E, no centro, estão a busca da justiça (do projeto do Reino) e a busca da
misericórdia (ter o coração voltado para quem está na miséria). Uma vez
realizada a justiça de Deus, os empobrecidos deixarão de ser oprimidos, pois
haverá partilha e solidariedade. Por isso, Jesus os declara felizes.
A primeira
bem-aventurança é a mais importante. As demais são desdobramentos desta. Os
pobres são aqueles que choram, são os mansos ou humildes (no Salmo 37,11,
texto-base para esta bem-aventurança, são chamados de anawim, isto é, de
pobres), os que têm fome, os misericordiosos, os puros de coração, os que
promovem a paz e as pessoas perseguidas por causa da justiça. E as dádivas para
os empobrecidos são: o Reino de Deus, o conforto, a terra partilhada, a
fartura, a misericórdia, a contemplação de Deus e a filiação divina (agir à
imagem e semelhança de Deus ou ter as mesmas atitudes de Deus).
Porém, ser
pobre não é suficiente. Está claro que os empobrecidos são os preferidos de
Deus, justamente porque ele não pode ver nenhum de seus filhos e nenhuma de
suas filhas passando por necessidades.

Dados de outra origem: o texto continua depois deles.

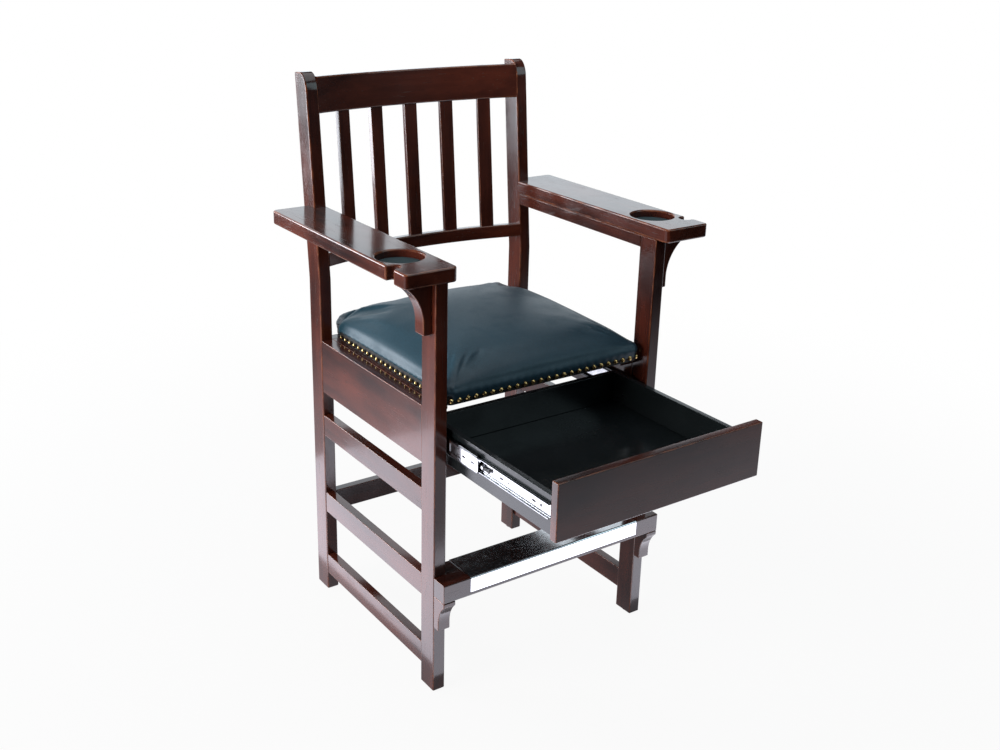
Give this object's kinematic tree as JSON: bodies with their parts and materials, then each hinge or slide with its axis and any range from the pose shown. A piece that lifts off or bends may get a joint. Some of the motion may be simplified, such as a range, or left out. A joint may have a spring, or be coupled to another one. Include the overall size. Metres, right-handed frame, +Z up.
{
  "type": "spectator chair",
  "caption": "Tall wooden armchair with a padded nailed seat, slatted bowed back, cup recesses and cue notches in its arms, a plated footrest and a drawer on ball-bearing slides.",
  "frame": {"origin": "on the floor, in the middle of the box round the chair with its drawer open as stored", "axes": "+Z up; the sitter faces -Y; the sitter's right is -X; the drawer opens along -Y"},
  "size_m": [0.726, 0.9154, 1.195],
  "materials": {
    "stained_wood": "satin-gloss dark walnut stain",
    "cup_pad": "matte",
    "seat_board": "black painted edge",
    "leather": "semi-gloss dark slate leather",
    "brass": "polished",
    "polished_steel": "polished",
    "glides": "matte",
    "zinc_steel": "bright zinc plate",
    "zinc_screws": "zinc plate",
    "ball_retainer": "plain steel",
    "drawer_box": "black lacquer",
    "latch": "black"
  },
  "bodies": {
    "frame": {"front_leg_right": "stained_wood", "front_leg_left": "stained_wood", "rear_post_right": "stained_wood", "rear_post_left": "stained_wood", "side_apron_right": "stained_wood", "side_apron_left": "stained_wood", "back_apron": "stained_wood", "seat_cleat_right": "stained_wood", "seat_cleat_left": "stained_wood", "upper_stretcher_right": "stained_wood", "upper_stretcher_left": "stained_wood", "middle_stretcher_right": "stained_wood", "middle_stretcher_left": "stained_wood", "lower_stretcher_right": "stained_wood", "lower_stretcher_left": "stained_wood", "back_stretcher": "stained_wood", "crest_rail": "stained_wood", "lower_back_rail": "stained_wood", "back_slat_1": "stained_wood", "back_slat_2": "stained_wood", "back_slat_3": "stained_wood", "back_slat_4": "stained_wood", "back_slat_5": "stained_wood", "arm_board_right": "stained_wood", "arm_board_left": "stained_wood", "arm_rail_right": "stained_wood", "arm_rail_left": "stained_wood", "arm_bracket_right": "stained_wood", "arm_bracket_left": "stained_wood", "cup_pad_right": "cup_pad", "cup_pad_left": "cup_pad", "seat_board": "seat_board", "seat_cushion": "leather", "seat_nails": "brass", "seat_screws": "zinc_screws", "footrest_board": "stained_wood", "footrest_plate": "polished_steel", "footrest_corbel_right": "stained_wood", "footrest_corbel_left": "stained_wood", "floor_glides": "glides", "slide_outer_right": "zinc_steel", "slide_outer_left": "zinc_steel", "slide_screws_case": "zinc_screws"},
    "drawer": {"drawer_front": "stained_wood", "drawer_side_right": "drawer_box", "drawer_side_left": "drawer_box", "drawer_back": "drawer_box", "drawer_bottom": "drawer_box", "slide_inner_right": "zinc_steel", "slide_inner_left": "zinc_steel", "slide_screws_drawer": "zinc_screws"},
    "slide_middle_right": {"slide_middle_right": "zinc_steel"},
    "ball_cage_outer_right": {"ball_cage_outer_right": "ball_retainer"},
    "ball_cage_inner_right": {"ball_cage_inner_right": "ball_retainer"},
    "slide_latch_right": {"slide_latch_right": "latch"},
    "slide_middle_left": {"slide_middle_left": "zinc_steel"},
    "ball_cage_outer_left": {"ball_cage_outer_left": "ball_retainer"},
    "ball_cage_inner_left": {"ball_cage_inner_left": "ball_retainer"},
    "slide_latch_left": {"slide_latch_left": "latch"}
  },
  "joints": [
    {"name": "drawer_slide", "type": "slide", "parent": "frame", "child": "drawer", "axis": [0, -1, 0], "range_m": [-0.337, 0.063]},
    {"name": "slide_middle_right_travel", "type": "slide", "parent": "frame", "child": "slide_middle_right", "axis": [0, -1, 0], "range_m": [-0.1685, 0.0315]},
    {"name": "ball_cage_outer_right_travel", "type": "slide", "parent": "frame", "child": "ball_cage_outer_right", "axis": [0, -1, 0], "range_m": [-0.08425, 0.01575]},
    {"name": "ball_cage_inner_right_travel", "type": "slide", "parent": "frame", "child": "ball_cage_inner_right", "axis": [0, -1, 0], "range_m": [-0.25275, 0.04725]},
    {"name": "slide_latch_right_press", "type": "hinge", "parent": "drawer", "child": "slide_latch_right", "pos_m": [-0.246, -0.22974, 0.55], "axis": [1, 0, 0], "range_deg": [0, 10], "stiffness_Nm_per_rad": 0.02},
    {"name": "slide_middle_left_travel", "type": "slide", "parent": "frame", "child": "slide_middle_left", "axis": [0, -1, 0], "range_m": [-0.1685, 0.0315]},
    {"name": "ball_cage_outer_left_travel", "type": "slide", "parent": "frame", "child": "ball_cage_outer_left", "axis": [0, -1, 0], "range_m": [-0.08425, 0.01575]},
    {"name": "ball_cage_inner_left_travel", "type": "slide", "parent": "frame", "child": "ball_cage_inner_left", "axis": [0, -1, 0], "range_m": [-0.25275, 0.04725]},
    {"name": "slide_latch_left_press", "type": "hinge", "parent": "drawer", "child": "slide_latch_left", "pos_m": [0.246, -0.22974, 0.55], "axis": [1, 0, 0], "range_deg": [-10, 0], "stiffness_Nm_per_rad": 0.02}
  ],
  "couplings": [
    {"joint": "slide_middle_right_travel", "follows": "drawer_slide", "ratio": 0.5},
    {"joint": "ball_cage_outer_right_travel", "follows": "drawer_slide", "ratio": 0.25},
    {"joint": "ball_cage_inner_right_travel", "follows": "drawer_slide", "ratio": 0.75},
    {"joint": "slide_middle_left_travel", "follows": "drawer_slide", "ratio": 0.5},
    {"joint": "ball_cage_outer_left_travel", "follows": "drawer_slide", "ratio": 0.25},
    {"joint": "ball_cage_inner_left_travel", "follows": "drawer_slide", "ratio": 0.75}
  ]
}
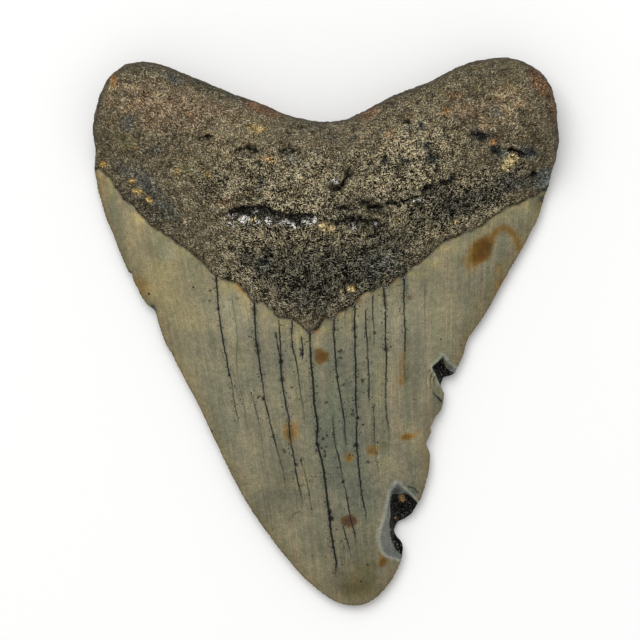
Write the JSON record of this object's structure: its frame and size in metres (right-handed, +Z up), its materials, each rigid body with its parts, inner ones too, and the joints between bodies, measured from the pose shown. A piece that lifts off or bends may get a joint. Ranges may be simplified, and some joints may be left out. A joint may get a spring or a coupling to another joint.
{
  "type": "megalodon tooth",
  "caption": "Fossil megalodon tooth with a heavy, pitted root and a broad, cracked crown with chipped cutting edges, lying on its flat outer face.",
  "frame": {"origin": "middle of the outline, on the surface that the tooth lies on", "axes": "+Z up, away from the flat outer face and out of the bulging inner face; +Y from the tip towards the root; +X to the right, seen from above with the root at the top"},
  "size_m": [0.0839, 0.0988, 0.0213],
  "materials": {
    "tooth": "satin fossil enamel, rough mineralised root"
  },
  "bodies": {
    "root": {"megalodon_tooth": "tooth"}
  },
  "joints": []
}
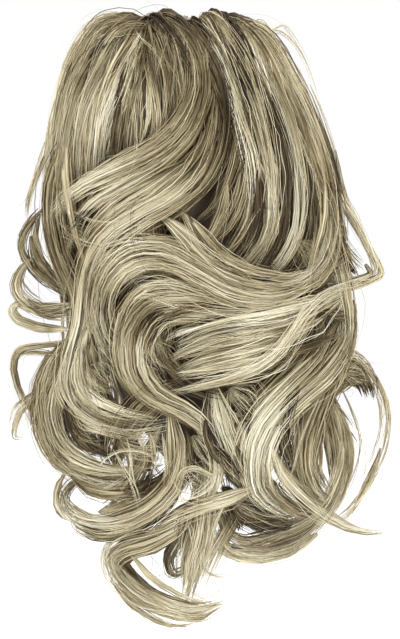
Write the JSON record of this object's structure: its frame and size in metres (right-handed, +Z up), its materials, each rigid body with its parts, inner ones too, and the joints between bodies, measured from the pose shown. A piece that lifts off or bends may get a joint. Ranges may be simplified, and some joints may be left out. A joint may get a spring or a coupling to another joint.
{
  "type": "ponytail hairpiece",
  "caption": "Claw-clip ponytail hairpiece: wavy ash-blonde hair in curled locks that falls from wefts round a hidden claw clip.",
  "frame": {"origin": "centre of the claw clip's hollow, where the clip grips the wearer's own hair", "axes": "+Z up as worn, -Y the side that shows, +Y towards the wearer's head, X across the hair"},
  "size_m": [0.2202, 0.1087, 0.3496],
  "materials": {
    "hair": "silky synthetic fibre",
    "clip_plastic": "satin"
  },
  "bodies": {
    "root": {"claw_clip": "clip_plastic", "left_bundle": "hair", "right_bundle": "hair", "under_bundle": "hair"}
  },
  "joints": []
}
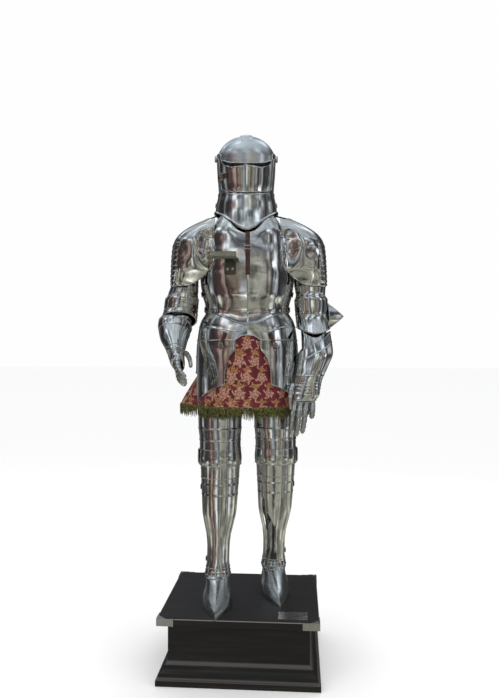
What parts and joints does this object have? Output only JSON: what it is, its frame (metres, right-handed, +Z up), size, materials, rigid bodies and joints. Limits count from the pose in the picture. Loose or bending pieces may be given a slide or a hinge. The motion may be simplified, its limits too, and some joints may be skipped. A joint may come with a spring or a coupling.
{
  "type": "tournament armour on a display plinth",
  "caption": "A closed tournament armour of polished steel plates with a fringed brocade skirt, standing hollow on a dark wooden display plinth.",
  "frame": {"origin": "The middle of the plinth's underside.", "axes": "+Z is up and -Y is the front that the armour's chest faces, apart from its turn of 5 degrees on the plinth. +X is the armour's left."},
  "size_m": [0.7314, 0.5237, 2.046],
  "materials": {
    "mirror": "mirror-polished plate steel",
    "satin": "satin blue-grey plate steel",
    "worn": "worn, slightly tarnished plate steel",
    "leather": "dark red-brown strap leather",
    "brocade": "crimson brocade with gold flowers, rigid here",
    "bullion": "olive and gold bullion fringe, rigid here",
    "wood": "black-brown satin lacquer",
    "nickel": "nickel-plated fittings"
  },
  "bodies": {
    "armour": {"plinth_slab": "wood", "plinth_box": "wood", "corner_front_right": "nickel", "corner_front_left": "nickel", "corner_back_right": "nickel", "corner_back_left": "nickel", "plaque": "nickel", "cuisse_left": "mirror", "poleyn_left": "mirror", "knee_lame_left": "mirror", "greave_left": "mirror", "ankle_lames_left": "mirror", "sabaton_left": "worn", "cuisse_right": "mirror", "poleyn_right": "mirror", "knee_lame_right": "mirror", "greave_right": "mirror", "ankle_lames_right": "mirror", "sabaton_right": "worn", "breastplate": "mirror", "backplate": "mirror", "fauld": "mirror", "tasset_left": "mirror", "hip_plate_left": "mirror", "tasset_right": "mirror", "hip_plate_right": "mirror", "skirt": "brocade", "skirt_fringe": "bullion", "pauldron_left": "mirror", "rerebrace_left": "mirror", "elbow_upper_left": "mirror", "elbow_lower_left": "mirror", "forearm_left": "mirror", "cuff_left": "mirror", "hand_left": "mirror", "fingers_left": "worn", "thumb_left": "worn", "pauldron_right": "mirror", "rerebrace_right": "mirror", "elbow_upper_right": "mirror", "elbow_lower_right": "mirror", "forearm_right": "mirror", "cuff_right": "mirror", "hand_right": "mirror", "fingers_right": "worn", "thumb_right": "worn", "helm_skull": "satin", "bevor": "mirror", "pivot_left": "mirror", "pivot_right": "mirror", "chest_strap": "leather", "shoulder_strap_left": "leather", "shoulder_strap_right": "leather", "leg_leather_left": "leather", "leg_leather_right": "leather", "lance_rest_base": "satin"},
    "visor": {"visor": "mirror", "cheek_strap": "leather"},
    "lance_rest": {"lance_rest_arm": "satin"}
  },
  "joints": [
    {"name": "visor_hinge", "type": "hinge", "parent": "armour", "child": "visor", "pos_m": [0.00845, 0.03967, 1.958], "axis": [-0.9962, -0.0872, 0], "range_deg": [0, 80]},
    {"name": "lance_rest_hinge", "type": "hinge", "parent": "armour", "child": "lance_rest", "pos_m": [-0.03697, -0.14108, 1.546], "axis": [-0.9962, -0.0872, 0], "range_deg": [0, 80]}
  ]
}
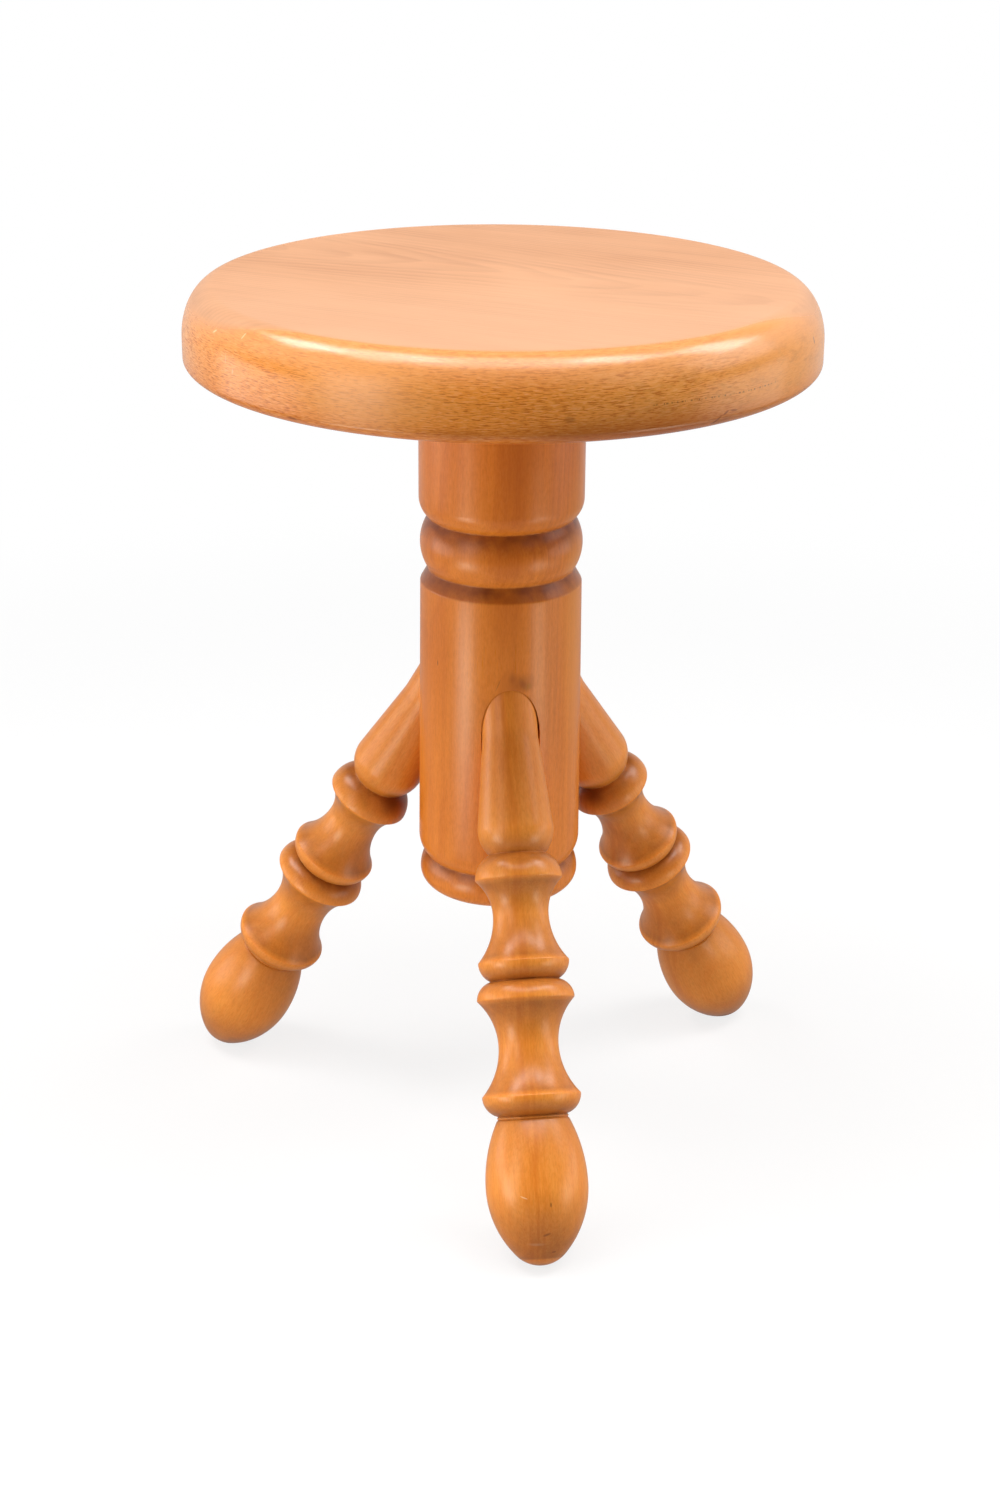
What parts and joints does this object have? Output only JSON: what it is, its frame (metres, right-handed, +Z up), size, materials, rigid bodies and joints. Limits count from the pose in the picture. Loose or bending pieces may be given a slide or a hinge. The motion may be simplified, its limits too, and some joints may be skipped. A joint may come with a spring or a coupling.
{
  "type": "turned wooden stool",
  "caption": "Low wooden stool with a thick round seat on a turned column and splayed turned legs that end in egg-shaped feet.",
  "frame": {"origin": "the point of the floor under the column's axis, midway between the three feet", "axes": "+Z up along the column, -Y towards the front leg, +X towards the right when the front leg points at the viewer"},
  "size_m": [0.3182, 0.3363, 0.45],
  "materials": {
    "seat_wood": "glossy lacquer over orange-stained beech, flat-sawn board",
    "column_wood": "glossy lacquer over orange-stained beech, grain along the column",
    "leg_front_wood": "glossy lacquer over orange-stained beech, grain along the leg",
    "leg_right_wood": "glossy lacquer over orange-stained beech, grain along the leg",
    "leg_left_wood": "glossy lacquer over orange-stained beech, grain along the leg"
  },
  "bodies": {
    "root": {"seat": "seat_wood", "column": "column_wood", "leg_front": "leg_front_wood", "leg_right": "leg_right_wood", "leg_left": "leg_left_wood"}
  },
  "joints": []
}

Ainda mais, quando a pobreza é fruto da
injustiça humana. É interessante notar que esta mesma bem-aventurança, no
Evangelho segundo Lucas, reza assim: "Felizes vós, os pobres, porque vosso
é o Reino de Deus" (Lucas 6,20).
Quando a
comunidade de Mateus acrescentou "no espírito" à primeira
bem-aventurança de Jesus (Mateus 5,3), também estava preocupada com o fato de
que há pobres com coração e mente impregnados com o espírito de rico, buscando
o sentido mais profundo para a vida na riqueza e no poder. Por isso, quis
deixar bem claro para seus destinatários que não basta ser pobre, mas que é
preciso ser "pobre no espírito", isto é, viver de acordo com o
espírito do próprio Deus. É possível que a comunidade de Mateus, ao acrescentar
à parábola do banquete a presença de um homem sem a veste nupcial (Mateus
22,1-14; comparar com Lucas 14,16-24), queira justamente se referir à
necessidade de também ser pobre no espírito, ou seja, livre de tudo que
escraviza. Ser pobre no espírito também é a opção pelo projeto da justiça e da
misericórdia, é viver na total confiança e dependência de Deus, é confiar na
partilha, na vida simples e na fraternidade.
Aliás, são
justamente as pessoas que buscam a felicidade no consumismo, na acumulação e no
individualismo que perseguem aos que lutam pela justiça do Reino, pela paz e
pela partilha. Foi assim que, no passado, os poderosos perseguiram os profetas
(Mateus 5,10-12).
E hoje,
Jesus renova o convite para nós: "Buscai em primeiro lugar o Reino de Deus
e a sua justiça, e todas essas coisas vos serão dadas por acréscimo"
(Mateus 6,33). E o caminho da justiça do Reino, o caminho da santidade está na
prática do espírito da Lei proposto nas orientações fundamentais para a vida, e
que Jesus sintetiza nas bem-aventuranças.